* _Records with modeling code_:
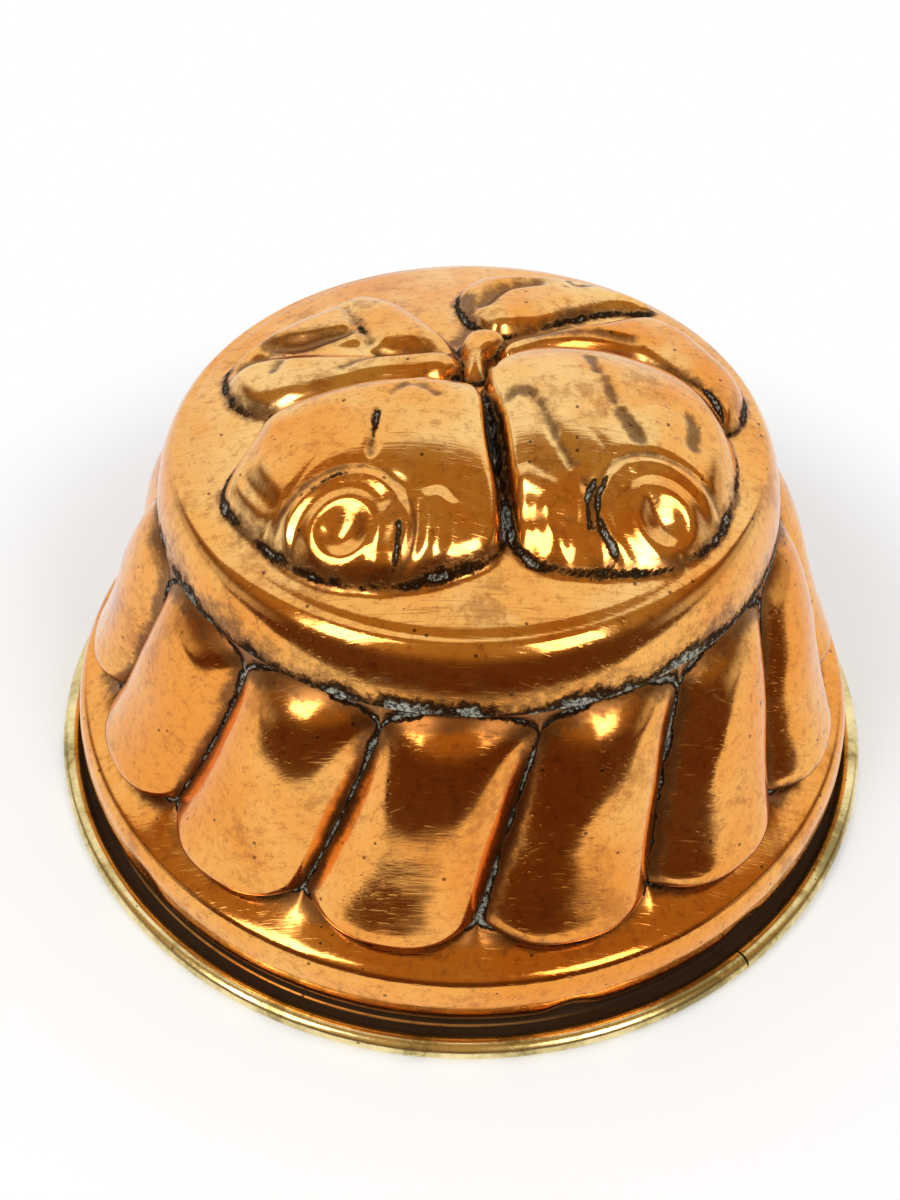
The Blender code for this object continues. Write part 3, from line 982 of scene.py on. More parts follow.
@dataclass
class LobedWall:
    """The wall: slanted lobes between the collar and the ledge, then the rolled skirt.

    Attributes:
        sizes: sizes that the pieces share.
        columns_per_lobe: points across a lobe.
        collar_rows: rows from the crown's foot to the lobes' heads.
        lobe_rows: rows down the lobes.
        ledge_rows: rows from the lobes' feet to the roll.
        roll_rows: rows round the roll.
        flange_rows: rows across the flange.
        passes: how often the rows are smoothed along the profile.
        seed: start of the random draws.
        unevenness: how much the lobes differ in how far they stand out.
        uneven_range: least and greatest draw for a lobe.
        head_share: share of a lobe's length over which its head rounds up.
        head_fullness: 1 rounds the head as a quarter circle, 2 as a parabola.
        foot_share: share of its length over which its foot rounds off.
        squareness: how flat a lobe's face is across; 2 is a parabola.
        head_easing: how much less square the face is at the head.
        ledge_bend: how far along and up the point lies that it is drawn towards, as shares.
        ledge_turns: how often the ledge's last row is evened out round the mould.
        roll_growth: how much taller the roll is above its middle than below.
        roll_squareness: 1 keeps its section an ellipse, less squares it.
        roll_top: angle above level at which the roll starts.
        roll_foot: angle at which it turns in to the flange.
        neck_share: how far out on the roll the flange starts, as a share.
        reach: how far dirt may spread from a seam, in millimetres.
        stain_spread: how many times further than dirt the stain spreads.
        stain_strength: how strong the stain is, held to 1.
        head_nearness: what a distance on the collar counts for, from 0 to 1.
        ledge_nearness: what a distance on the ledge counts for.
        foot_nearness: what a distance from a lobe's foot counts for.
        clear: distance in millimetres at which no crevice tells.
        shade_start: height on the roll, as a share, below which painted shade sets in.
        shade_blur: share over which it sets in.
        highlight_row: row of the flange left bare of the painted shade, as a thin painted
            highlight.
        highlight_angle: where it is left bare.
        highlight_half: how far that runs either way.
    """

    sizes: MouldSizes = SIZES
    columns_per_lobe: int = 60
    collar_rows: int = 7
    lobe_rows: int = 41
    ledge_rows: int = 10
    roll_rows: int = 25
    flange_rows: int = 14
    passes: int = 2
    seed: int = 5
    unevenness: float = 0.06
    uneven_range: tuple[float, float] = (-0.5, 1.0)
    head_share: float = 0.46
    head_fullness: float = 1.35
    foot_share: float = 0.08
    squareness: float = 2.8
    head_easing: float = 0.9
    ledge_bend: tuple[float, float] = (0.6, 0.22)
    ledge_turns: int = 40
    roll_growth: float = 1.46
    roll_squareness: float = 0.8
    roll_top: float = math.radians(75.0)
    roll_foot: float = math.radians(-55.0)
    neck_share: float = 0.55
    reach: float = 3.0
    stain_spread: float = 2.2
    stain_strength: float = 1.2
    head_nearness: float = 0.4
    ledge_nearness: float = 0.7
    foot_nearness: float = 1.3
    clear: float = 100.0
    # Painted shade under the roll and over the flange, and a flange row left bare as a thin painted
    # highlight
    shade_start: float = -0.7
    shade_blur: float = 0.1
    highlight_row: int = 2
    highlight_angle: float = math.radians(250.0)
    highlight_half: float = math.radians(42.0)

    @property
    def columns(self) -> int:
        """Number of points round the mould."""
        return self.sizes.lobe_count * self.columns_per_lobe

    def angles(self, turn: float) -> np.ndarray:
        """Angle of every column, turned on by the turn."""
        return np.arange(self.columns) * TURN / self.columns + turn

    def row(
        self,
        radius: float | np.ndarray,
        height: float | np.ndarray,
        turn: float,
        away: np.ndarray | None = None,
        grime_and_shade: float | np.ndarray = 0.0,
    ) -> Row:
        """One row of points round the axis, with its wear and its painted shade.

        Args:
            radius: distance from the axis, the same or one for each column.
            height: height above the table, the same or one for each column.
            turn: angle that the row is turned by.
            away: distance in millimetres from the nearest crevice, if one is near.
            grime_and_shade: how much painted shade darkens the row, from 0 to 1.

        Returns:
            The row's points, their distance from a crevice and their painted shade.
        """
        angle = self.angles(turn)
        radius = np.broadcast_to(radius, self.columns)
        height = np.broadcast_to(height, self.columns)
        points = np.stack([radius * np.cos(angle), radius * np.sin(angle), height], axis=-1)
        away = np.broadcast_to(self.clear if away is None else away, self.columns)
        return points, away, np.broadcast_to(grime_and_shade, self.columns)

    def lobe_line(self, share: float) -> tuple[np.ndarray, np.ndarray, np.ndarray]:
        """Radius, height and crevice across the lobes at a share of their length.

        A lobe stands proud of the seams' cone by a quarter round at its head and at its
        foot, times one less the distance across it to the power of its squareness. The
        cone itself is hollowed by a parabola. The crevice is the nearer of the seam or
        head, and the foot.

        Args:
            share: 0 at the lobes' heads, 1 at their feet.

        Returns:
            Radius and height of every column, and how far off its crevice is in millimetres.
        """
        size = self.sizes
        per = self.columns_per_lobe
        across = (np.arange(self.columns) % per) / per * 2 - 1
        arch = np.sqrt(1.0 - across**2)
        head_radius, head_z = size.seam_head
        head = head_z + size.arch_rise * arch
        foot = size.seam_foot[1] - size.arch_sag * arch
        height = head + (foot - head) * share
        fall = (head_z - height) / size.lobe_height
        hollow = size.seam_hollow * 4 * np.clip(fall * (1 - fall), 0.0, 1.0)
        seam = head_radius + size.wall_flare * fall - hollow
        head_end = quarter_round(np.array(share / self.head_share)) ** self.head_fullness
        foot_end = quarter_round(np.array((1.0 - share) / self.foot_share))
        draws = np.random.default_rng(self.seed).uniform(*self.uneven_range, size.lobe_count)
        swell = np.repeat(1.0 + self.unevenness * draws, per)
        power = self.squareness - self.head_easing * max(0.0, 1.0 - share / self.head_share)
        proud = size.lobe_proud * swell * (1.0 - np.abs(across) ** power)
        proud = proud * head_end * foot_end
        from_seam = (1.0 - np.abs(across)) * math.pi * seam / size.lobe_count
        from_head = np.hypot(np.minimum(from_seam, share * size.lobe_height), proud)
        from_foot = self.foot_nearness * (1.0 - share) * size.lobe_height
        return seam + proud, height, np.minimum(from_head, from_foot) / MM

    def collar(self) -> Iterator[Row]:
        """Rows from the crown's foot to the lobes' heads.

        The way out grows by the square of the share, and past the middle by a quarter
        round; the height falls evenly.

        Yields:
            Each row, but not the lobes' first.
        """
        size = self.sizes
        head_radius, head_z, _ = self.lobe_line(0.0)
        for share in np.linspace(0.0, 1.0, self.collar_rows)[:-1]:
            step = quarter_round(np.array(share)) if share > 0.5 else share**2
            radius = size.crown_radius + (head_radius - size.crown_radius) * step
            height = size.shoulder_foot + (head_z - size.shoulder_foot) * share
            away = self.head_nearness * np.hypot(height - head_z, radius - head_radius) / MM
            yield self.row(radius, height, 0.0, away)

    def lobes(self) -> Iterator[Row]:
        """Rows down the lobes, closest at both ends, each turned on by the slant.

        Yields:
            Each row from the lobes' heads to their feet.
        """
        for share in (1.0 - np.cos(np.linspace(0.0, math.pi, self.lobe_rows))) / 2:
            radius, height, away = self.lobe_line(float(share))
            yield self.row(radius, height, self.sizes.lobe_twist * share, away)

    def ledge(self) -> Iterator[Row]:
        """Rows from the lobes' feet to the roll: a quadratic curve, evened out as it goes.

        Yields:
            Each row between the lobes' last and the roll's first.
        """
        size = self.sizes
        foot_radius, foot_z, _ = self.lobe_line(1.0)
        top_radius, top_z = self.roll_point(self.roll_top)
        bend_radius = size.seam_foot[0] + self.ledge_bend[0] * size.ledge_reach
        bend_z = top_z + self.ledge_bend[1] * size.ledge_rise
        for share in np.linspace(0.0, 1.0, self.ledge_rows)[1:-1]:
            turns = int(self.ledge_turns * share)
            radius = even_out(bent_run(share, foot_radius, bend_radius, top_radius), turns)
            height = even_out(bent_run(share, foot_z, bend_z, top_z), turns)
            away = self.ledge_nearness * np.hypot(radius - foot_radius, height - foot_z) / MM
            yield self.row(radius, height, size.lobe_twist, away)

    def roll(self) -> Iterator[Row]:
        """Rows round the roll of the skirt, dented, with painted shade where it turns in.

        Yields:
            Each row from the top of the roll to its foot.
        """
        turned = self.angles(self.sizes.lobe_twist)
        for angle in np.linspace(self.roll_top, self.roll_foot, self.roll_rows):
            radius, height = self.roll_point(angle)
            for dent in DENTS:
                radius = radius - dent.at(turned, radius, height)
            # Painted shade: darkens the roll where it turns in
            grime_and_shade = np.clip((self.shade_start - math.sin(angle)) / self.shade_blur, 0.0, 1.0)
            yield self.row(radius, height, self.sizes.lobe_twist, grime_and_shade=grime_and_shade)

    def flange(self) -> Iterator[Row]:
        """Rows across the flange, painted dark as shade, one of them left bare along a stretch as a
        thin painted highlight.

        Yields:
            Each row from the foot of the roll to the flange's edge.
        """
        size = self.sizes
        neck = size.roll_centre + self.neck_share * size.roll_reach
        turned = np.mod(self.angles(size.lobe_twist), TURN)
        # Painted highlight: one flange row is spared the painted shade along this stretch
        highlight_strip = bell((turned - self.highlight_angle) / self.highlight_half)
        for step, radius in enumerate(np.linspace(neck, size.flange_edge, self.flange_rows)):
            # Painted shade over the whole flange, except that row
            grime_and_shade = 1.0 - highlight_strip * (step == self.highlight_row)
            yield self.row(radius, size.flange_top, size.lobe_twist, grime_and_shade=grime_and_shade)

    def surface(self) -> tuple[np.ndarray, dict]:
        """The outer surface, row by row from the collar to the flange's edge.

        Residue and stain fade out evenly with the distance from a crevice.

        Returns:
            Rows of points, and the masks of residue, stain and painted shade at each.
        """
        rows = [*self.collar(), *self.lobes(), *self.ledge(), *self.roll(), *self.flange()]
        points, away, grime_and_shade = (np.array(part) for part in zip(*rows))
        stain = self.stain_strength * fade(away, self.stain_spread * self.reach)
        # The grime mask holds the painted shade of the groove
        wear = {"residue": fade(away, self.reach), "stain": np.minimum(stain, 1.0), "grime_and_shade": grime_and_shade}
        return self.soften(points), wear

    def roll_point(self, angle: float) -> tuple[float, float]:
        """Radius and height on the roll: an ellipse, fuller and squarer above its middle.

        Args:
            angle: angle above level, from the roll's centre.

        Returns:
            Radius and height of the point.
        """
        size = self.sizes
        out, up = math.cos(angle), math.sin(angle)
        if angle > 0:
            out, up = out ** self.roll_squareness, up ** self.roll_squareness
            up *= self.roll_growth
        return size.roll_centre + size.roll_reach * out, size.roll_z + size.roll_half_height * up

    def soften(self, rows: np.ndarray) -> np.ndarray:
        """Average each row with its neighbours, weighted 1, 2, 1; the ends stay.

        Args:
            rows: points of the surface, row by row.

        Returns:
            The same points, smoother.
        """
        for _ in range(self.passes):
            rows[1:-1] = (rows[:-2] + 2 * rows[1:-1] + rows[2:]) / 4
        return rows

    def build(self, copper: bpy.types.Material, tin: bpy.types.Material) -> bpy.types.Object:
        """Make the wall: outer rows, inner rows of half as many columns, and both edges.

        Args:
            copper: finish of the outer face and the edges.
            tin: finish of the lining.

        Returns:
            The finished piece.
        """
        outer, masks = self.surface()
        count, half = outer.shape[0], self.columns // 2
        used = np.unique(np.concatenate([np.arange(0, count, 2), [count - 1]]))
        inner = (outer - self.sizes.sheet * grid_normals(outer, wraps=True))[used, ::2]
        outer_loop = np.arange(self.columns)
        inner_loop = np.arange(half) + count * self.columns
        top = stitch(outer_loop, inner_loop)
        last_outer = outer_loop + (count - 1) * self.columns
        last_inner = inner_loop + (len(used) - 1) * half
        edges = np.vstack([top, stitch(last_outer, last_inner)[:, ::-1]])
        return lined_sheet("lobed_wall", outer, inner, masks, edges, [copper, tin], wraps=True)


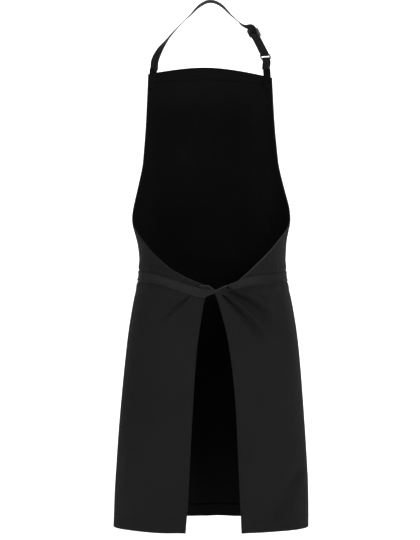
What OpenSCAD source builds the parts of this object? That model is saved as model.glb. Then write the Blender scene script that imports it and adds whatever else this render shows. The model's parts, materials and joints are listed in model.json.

* _Work to be completed_: Reproduce the entries exactly, starting at their first line and stopping after the line with "the rolled skirt.".

* _Task solution_:
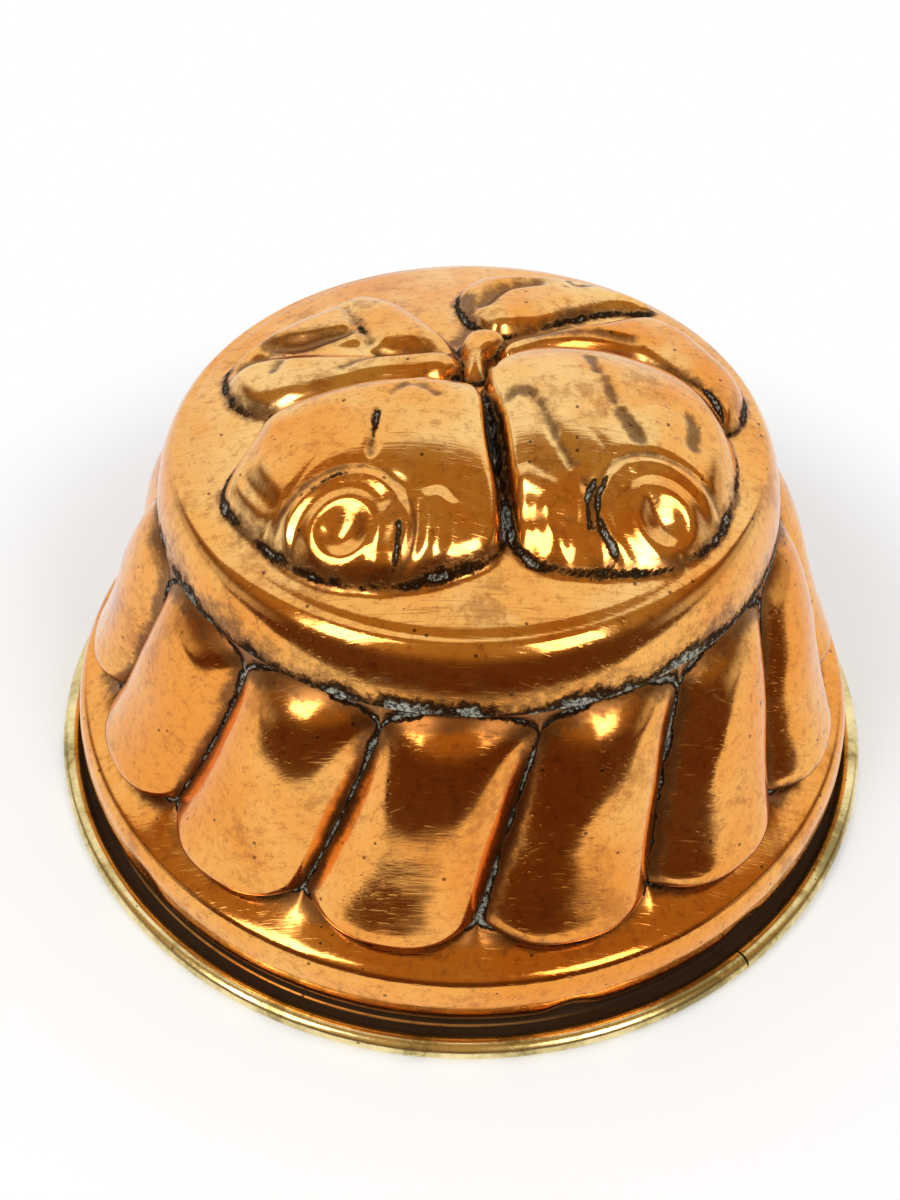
The Blender code for this object continues. Write part 3, from line 982 of scene.py on. More parts follow.
@dataclass
class LobedWall:
    """The wall: slanted lobes between the collar and the ledge, then the rolled skirt.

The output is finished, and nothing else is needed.